■ Aim of the task: Copy each line below that includes "type".

■ The data:

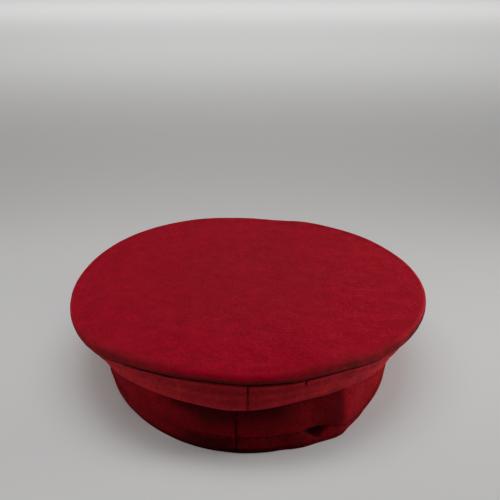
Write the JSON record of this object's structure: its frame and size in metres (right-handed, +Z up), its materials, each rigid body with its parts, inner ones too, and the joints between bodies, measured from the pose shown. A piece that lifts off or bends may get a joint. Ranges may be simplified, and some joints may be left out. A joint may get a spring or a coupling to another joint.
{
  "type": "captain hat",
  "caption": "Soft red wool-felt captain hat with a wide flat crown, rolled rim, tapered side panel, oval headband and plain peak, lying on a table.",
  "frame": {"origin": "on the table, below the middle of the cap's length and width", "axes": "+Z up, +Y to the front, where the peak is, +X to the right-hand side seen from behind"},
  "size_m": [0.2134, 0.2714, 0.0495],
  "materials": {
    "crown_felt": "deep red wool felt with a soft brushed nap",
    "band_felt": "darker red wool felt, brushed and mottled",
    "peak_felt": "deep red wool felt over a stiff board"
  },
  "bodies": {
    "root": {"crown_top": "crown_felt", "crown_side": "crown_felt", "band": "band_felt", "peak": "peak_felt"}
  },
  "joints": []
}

* * *

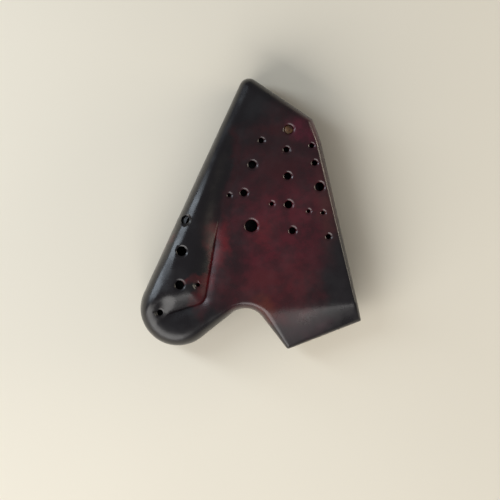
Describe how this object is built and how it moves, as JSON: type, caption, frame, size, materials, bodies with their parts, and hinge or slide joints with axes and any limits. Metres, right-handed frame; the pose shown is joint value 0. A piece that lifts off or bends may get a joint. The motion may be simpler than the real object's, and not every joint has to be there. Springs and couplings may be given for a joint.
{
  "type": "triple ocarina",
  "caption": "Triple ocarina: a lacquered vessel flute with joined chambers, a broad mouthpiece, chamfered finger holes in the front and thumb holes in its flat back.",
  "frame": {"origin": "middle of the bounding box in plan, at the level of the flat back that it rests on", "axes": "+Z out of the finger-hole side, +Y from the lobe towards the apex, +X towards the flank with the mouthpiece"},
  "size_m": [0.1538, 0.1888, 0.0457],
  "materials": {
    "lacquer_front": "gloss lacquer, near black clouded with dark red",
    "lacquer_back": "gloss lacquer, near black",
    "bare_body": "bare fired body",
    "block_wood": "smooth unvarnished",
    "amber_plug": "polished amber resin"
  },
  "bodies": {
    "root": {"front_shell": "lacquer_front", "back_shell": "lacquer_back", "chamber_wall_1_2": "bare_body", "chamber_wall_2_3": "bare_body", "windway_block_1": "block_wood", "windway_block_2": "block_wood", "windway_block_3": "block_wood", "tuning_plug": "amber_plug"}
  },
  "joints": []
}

==

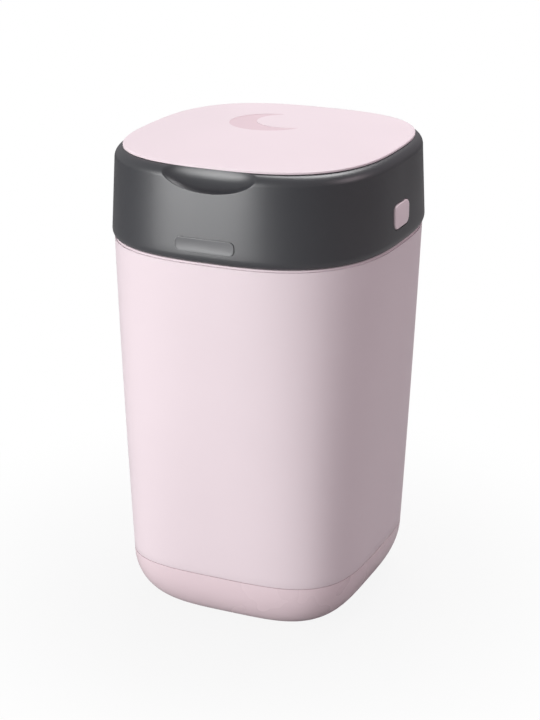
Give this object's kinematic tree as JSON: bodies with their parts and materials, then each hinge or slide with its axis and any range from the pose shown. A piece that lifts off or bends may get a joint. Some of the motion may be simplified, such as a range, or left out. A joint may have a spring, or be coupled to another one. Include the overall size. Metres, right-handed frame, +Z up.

■ Exercise output:
  "type": "captain hat",
Describe how this object is built and how it moves, as JSON: type, caption, frame, size, materials, bodies with their parts, and hinge or slide joints with axes and any limits. Metres, right-handed frame; the pose shown is joint value 0. A piece that lifts off or bends may get a joint. The motion may be simpler than the real object's, and not every joint has to be there. Springs and couplings may be given for a joint.
  "type": "triple ocarina",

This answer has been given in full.